The first observation is that we have been here before with forecasts of oil abundance and lower prices on the horizon. While it is frequently pointed out that we have not run out of oil as if that is what Peak oil is about. The abundance side of the debate is seldom given the same critique.

Over the last 15 years there have been as many calls for cheap and abundant oil as there have been for scarce and expensive. But one reality holds, the inflation adjust price of oil today remains near an all-time high while the global economy remains sluggish and crude oil production flat lines. On this point always remember to check and see what is being represented as oil. When the term liquids is used it is a tip off that everything from NGLs, biofuels and the absolutely useless refinery gains are probably in the volume mix being quoted.

Energy is The Master Resource required to extract all others. Without the cheap transportation fuels provided by oil the global economy as we know it today would not exist.
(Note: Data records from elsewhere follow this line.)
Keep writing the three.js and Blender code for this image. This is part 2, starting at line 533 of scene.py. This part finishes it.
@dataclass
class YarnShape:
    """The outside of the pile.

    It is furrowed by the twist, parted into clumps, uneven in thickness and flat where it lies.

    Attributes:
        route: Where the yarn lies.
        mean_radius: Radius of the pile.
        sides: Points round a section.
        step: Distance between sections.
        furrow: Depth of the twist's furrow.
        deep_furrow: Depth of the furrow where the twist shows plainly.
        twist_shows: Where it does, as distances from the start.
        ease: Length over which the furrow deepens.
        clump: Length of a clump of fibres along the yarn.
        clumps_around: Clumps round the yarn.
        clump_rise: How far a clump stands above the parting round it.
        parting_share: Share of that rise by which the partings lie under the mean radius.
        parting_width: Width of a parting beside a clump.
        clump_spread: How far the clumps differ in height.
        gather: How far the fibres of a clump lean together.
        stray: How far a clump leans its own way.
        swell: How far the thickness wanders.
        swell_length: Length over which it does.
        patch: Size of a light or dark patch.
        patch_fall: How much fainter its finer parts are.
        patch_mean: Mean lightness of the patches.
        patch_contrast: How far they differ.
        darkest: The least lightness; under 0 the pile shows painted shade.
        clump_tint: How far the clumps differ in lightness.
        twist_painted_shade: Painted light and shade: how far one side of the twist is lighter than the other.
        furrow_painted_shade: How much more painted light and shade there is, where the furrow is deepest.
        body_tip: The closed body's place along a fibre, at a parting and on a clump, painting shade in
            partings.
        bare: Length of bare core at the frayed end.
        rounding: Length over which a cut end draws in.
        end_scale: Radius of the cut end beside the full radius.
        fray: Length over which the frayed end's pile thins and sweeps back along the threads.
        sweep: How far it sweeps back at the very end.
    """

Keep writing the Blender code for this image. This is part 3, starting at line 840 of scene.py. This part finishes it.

The food supply depends not only on the diesel fuel for farms and transport but the fertilizers and chemical inputs that oil and natural gas have provided the “Green Revolution”.

I hope that by making these points through this report I have given readers some perspective to plan both their lifestyle and investments. The risks we face are great but so are the opportunities. How it works out for all of us depends on how we choose to use or not use the information we have.

Best Wishes to All and thanks for all your feedback over the years.

It’s understandable that Jim would bring an end to his long-running project. After awhile behind the computer you forget your family members’ names or what they look like. I sent him an email suggesting that if he ever feels the need to write a commentary to feel to send it over this way. Thanks, Jim, for the timely intelligence!